The theme of Lamb's essay is regret and loss: regret for unfulfilled joy, unfulfilled love, lost hope, lost opportunity and lost joys of life. There are three topics describing the theme of regret and loss at work in this essay.
The first of these is the loss of past happiness as represented by the house--with its carved mantle that a "foolish rich person pulled ... down"--and by great-grandmother Field and by the speaker's brother John.
Both great-grandmother Field and John died painful deaths while Charles Lamb watched on being then left alone without their presence, love and care: what he missed most was their presence: "I missed him all day long, and knew not till then how much I had loved him."

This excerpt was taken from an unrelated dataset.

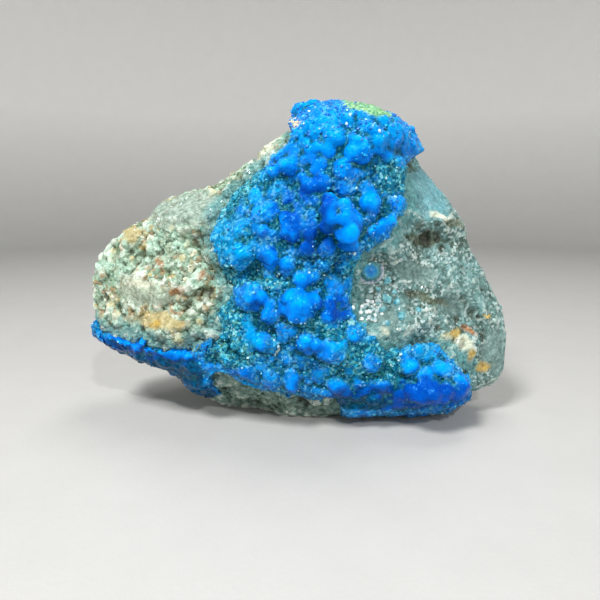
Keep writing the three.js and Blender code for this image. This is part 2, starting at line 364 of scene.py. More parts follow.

The second topic describing regret and loss is his beloved Alice. Lamb courted her "for seven long years" and, in the end, his suit for her love was a failure. This explains why the dream child is named Alice and this explains why he becomes confused about which Alice, younger or elder, he is really looking at:
turning to Alice, the soul of the first Alice looked out at her eyes with such a reality of re-presentment, that I became in doubt which of them stood there before me, or whose that bright hair was ...

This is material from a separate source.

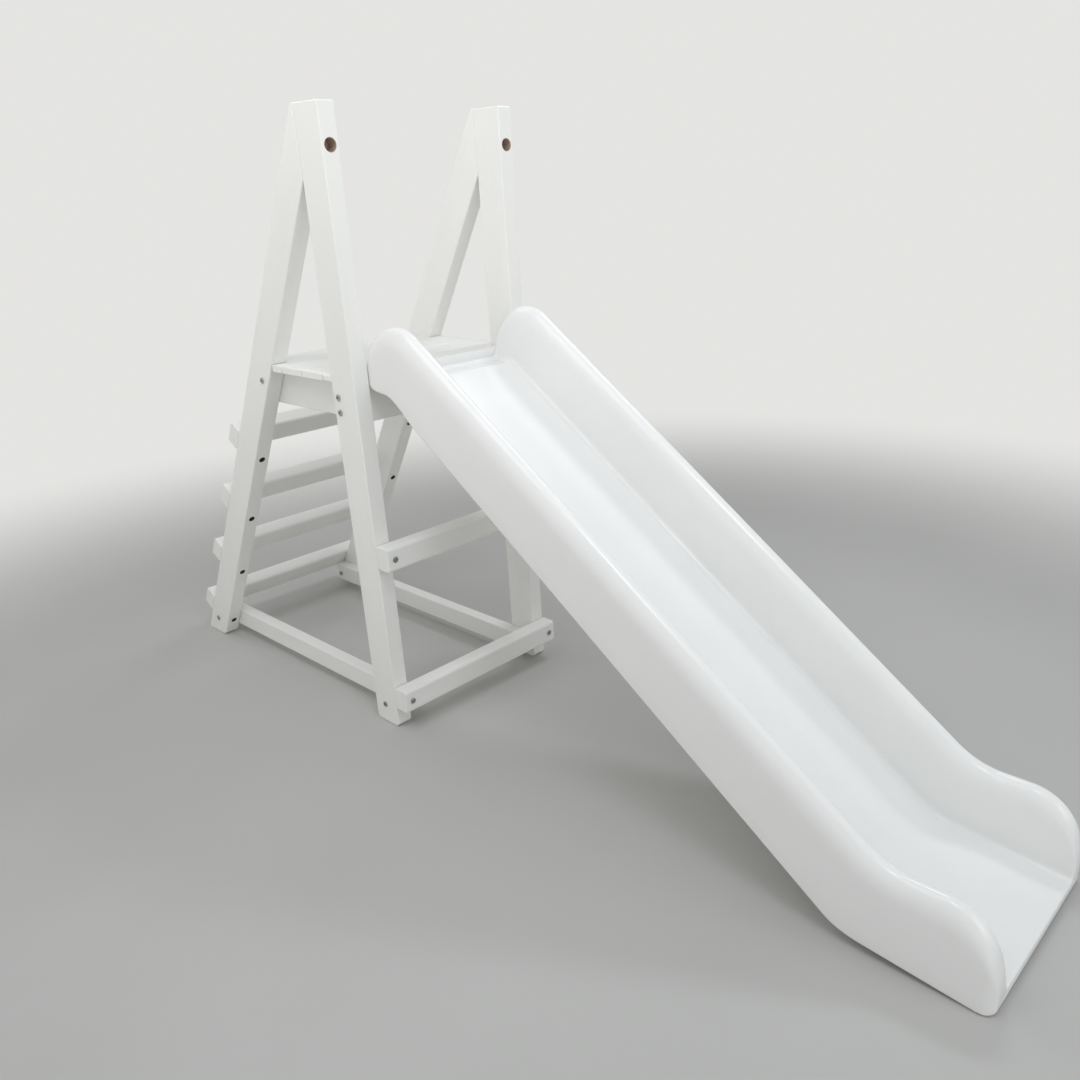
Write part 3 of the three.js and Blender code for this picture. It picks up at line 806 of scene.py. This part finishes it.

This leads to the third thematic topic: the children who never were. In a surprise ending, in a dramatic (and at first bewildering) twist, we learn that the children he has been telling stories to--stories of loves and life-joys he regrets losing--are air, are a figment of a dream in a bachelor's sleep. These are the children that would have been, that could have been, that might have been if Alice had granted Lamb her love and if they had wed. As it is, they are but phantoms of a dream. All he really has is "the faithful Bridget [representative of Lamb's sister Mary] unchanged by my side."